++++ Data extract ++++

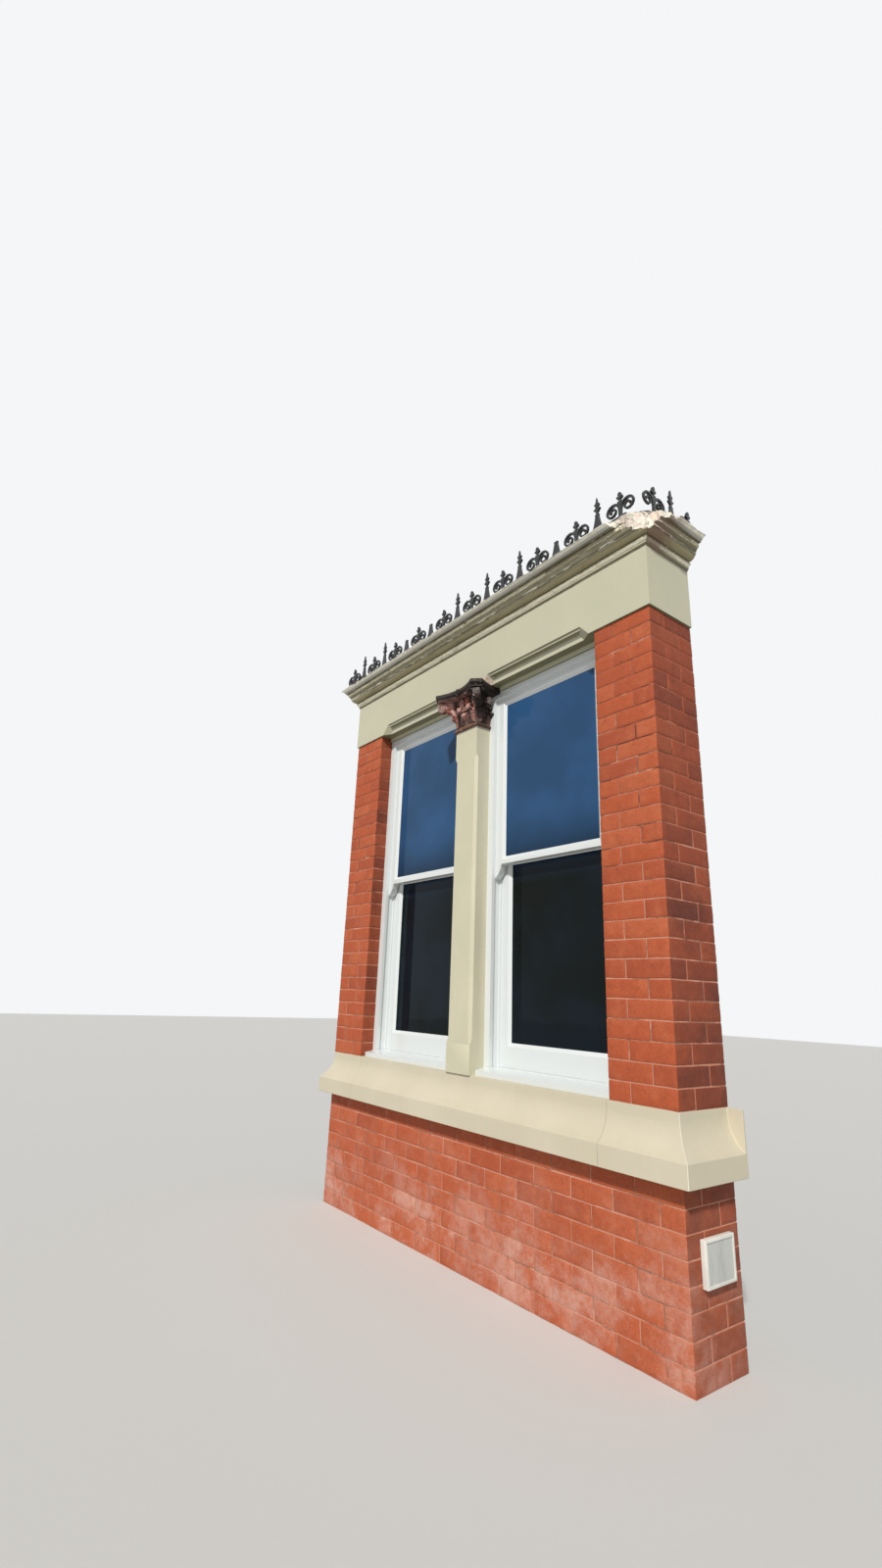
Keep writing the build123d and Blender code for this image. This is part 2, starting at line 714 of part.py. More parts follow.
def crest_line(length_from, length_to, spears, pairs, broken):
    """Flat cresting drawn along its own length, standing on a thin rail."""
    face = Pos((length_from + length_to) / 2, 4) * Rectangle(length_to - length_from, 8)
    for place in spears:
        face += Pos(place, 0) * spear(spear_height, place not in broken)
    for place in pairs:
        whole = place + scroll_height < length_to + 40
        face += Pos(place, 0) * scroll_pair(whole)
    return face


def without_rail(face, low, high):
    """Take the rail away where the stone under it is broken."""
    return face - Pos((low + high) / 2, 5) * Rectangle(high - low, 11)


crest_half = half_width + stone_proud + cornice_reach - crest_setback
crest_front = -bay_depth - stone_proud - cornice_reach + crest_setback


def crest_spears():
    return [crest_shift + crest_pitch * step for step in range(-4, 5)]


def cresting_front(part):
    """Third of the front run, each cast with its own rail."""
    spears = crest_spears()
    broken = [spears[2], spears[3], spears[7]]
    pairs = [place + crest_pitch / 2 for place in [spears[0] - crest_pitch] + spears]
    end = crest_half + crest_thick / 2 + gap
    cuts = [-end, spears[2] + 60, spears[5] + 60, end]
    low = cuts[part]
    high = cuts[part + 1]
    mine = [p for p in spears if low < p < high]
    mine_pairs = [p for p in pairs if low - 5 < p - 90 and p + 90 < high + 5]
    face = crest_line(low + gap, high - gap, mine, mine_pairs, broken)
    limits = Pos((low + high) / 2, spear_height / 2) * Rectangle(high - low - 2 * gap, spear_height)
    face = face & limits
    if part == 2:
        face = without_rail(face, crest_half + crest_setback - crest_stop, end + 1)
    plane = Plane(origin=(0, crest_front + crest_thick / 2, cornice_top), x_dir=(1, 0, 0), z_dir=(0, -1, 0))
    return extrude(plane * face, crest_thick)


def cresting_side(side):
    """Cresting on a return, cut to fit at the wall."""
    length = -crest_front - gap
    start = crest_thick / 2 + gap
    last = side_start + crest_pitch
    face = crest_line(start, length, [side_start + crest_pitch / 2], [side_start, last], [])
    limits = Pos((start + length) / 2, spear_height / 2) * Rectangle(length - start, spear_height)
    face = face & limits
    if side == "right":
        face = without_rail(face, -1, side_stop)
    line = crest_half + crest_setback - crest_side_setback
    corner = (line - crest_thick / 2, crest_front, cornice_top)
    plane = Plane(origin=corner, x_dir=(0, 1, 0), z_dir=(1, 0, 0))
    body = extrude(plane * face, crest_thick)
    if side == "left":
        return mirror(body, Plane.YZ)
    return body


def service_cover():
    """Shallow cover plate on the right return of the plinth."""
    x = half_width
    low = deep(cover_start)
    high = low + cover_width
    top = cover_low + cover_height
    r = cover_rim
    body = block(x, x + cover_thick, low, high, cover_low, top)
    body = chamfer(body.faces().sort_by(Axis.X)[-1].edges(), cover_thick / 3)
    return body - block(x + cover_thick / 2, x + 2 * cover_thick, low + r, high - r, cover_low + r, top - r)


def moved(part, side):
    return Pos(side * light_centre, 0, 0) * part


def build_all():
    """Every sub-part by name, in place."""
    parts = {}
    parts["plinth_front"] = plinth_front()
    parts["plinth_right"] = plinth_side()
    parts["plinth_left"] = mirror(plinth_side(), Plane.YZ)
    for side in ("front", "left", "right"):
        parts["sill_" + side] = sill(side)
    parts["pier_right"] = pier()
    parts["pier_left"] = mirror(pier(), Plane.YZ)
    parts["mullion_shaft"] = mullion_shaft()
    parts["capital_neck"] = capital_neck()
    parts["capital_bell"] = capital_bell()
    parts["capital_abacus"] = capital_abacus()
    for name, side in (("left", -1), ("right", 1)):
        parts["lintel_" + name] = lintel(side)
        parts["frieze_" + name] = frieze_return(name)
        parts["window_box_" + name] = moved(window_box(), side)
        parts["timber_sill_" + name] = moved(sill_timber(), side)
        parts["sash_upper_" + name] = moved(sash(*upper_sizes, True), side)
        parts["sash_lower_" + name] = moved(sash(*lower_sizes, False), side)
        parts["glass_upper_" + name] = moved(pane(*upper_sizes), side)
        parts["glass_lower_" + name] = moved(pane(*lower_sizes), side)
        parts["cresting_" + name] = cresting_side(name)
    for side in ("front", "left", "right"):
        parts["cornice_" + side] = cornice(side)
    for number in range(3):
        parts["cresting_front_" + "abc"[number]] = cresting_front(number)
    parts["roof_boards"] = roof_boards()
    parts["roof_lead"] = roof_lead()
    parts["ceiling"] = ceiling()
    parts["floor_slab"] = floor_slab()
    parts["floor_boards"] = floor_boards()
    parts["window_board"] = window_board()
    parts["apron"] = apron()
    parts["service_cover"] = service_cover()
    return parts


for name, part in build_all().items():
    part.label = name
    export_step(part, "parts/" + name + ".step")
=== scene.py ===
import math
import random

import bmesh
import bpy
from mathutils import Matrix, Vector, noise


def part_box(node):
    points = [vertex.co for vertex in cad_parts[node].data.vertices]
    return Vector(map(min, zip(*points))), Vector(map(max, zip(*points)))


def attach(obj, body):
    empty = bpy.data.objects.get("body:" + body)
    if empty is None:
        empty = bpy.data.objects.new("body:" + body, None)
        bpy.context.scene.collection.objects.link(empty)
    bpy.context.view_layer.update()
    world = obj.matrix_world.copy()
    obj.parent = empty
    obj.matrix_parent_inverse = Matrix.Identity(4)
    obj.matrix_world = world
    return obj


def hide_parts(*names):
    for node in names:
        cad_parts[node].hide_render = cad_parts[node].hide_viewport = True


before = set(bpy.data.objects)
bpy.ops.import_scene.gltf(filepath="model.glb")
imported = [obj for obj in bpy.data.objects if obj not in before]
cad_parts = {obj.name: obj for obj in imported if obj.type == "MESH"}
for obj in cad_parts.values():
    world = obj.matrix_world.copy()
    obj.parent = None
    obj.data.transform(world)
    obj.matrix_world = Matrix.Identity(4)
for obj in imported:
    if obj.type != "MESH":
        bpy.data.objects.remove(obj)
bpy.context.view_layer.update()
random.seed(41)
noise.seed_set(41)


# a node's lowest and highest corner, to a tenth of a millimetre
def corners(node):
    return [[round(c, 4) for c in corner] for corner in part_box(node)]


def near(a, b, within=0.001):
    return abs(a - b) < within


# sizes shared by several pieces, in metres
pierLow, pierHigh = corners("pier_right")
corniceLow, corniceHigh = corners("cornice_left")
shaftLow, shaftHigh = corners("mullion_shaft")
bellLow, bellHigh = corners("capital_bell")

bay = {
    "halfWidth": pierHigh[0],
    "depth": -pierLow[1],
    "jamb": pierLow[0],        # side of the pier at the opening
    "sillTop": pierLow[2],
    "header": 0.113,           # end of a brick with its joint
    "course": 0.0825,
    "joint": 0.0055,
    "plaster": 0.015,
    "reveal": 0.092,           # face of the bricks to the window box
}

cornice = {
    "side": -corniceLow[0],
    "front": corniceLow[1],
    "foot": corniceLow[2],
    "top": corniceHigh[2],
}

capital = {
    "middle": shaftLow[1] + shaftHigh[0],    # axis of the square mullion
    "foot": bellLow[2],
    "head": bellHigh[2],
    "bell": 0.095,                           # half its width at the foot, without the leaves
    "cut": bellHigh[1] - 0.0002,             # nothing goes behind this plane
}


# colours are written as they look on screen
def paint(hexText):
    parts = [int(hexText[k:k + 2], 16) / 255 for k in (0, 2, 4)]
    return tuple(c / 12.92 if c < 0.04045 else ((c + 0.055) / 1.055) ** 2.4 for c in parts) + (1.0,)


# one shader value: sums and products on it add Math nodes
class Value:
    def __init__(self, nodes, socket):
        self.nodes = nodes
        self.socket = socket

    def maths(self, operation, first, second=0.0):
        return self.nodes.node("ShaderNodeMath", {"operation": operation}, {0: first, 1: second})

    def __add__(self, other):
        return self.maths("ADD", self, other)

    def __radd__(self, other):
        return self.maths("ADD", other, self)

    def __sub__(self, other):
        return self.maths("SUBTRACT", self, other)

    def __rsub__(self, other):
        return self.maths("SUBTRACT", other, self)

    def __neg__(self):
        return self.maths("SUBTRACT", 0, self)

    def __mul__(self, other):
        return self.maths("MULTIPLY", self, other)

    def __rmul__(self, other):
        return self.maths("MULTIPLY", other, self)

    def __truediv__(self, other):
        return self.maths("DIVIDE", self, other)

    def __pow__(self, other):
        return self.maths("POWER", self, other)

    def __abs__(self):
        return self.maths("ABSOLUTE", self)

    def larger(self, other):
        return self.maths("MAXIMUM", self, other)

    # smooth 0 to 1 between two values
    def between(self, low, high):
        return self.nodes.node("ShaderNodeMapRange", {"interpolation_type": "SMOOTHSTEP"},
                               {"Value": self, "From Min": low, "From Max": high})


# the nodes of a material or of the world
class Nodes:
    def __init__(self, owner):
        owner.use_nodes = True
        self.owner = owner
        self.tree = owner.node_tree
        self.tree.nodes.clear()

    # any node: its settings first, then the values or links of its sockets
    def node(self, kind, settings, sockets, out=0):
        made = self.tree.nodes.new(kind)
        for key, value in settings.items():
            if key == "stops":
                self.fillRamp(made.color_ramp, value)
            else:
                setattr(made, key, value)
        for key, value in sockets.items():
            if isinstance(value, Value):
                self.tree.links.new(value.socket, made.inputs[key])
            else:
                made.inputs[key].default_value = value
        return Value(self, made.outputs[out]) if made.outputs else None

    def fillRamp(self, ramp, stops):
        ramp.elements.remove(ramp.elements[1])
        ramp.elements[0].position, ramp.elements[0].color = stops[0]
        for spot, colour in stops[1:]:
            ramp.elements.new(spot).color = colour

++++

What to produce ▸
Give again, word for word, the lines of the listing, starting at its first line and ending with the line containing "return extrude(plane * face, crest_thick)".

Exercise solution ▸
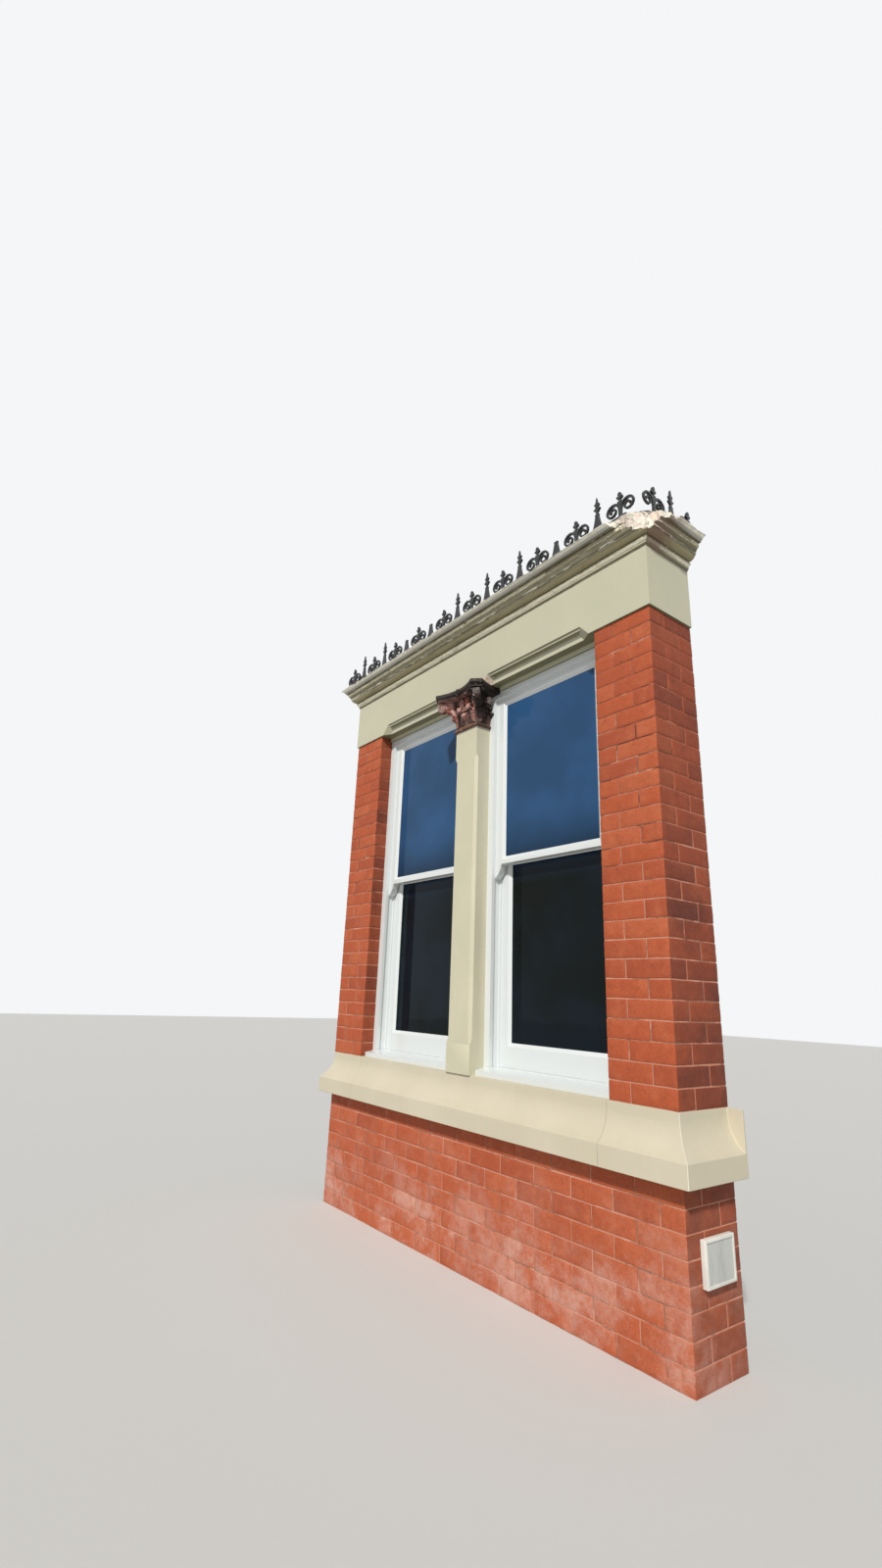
Keep writing the build123d and Blender code for this image. This is part 2, starting at line 714 of part.py. More parts follow.
def crest_line(length_from, length_to, spears, pairs, broken):
    """Flat cresting drawn along its own length, standing on a thin rail."""
    face = Pos((length_from + length_to) / 2, 4) * Rectangle(length_to - length_from, 8)
    for place in spears:
        face += Pos(place, 0) * spear(spear_height, place not in broken)
    for place in pairs:
        whole = place + scroll_height < length_to + 40
        face += Pos(place, 0) * scroll_pair(whole)
    return face


def without_rail(face, low, high):
    """Take the rail away where the stone under it is broken."""
    return face - Pos((low + high) / 2, 5) * Rectangle(high - low, 11)


crest_half = half_width + stone_proud + cornice_reach - crest_setback
crest_front = -bay_depth - stone_proud - cornice_reach + crest_setback


def crest_spears():
    return [crest_shift + crest_pitch * step for step in range(-4, 5)]


def cresting_front(part):
    """Third of the front run, each cast with its own rail."""
    spears = crest_spears()
    broken = [spears[2], spears[3], spears[7]]
    pairs = [place + crest_pitch / 2 for place in [spears[0] - crest_pitch] + spears]
    end = crest_half + crest_thick / 2 + gap
    cuts = [-end, spears[2] + 60, spears[5] + 60, end]
    low = cuts[part]
    high = cuts[part + 1]
    mine = [p for p in spears if low < p < high]
    mine_pairs = [p for p in pairs if low - 5 < p - 90 and p + 90 < high + 5]
    face = crest_line(low + gap, high - gap, mine, mine_pairs, broken)
    limits = Pos((low + high) / 2, spear_height / 2) * Rectangle(high - low - 2 * gap, spear_height)
    face = face & limits
    if part == 2:
        face = without_rail(face, crest_half + crest_setback - crest_stop, end + 1)
    plane = Plane(origin=(0, crest_front + crest_thick / 2, cornice_top), x_dir=(1, 0, 0), z_dir=(0, -1, 0))
    return extrude(plane * face, crest_thick)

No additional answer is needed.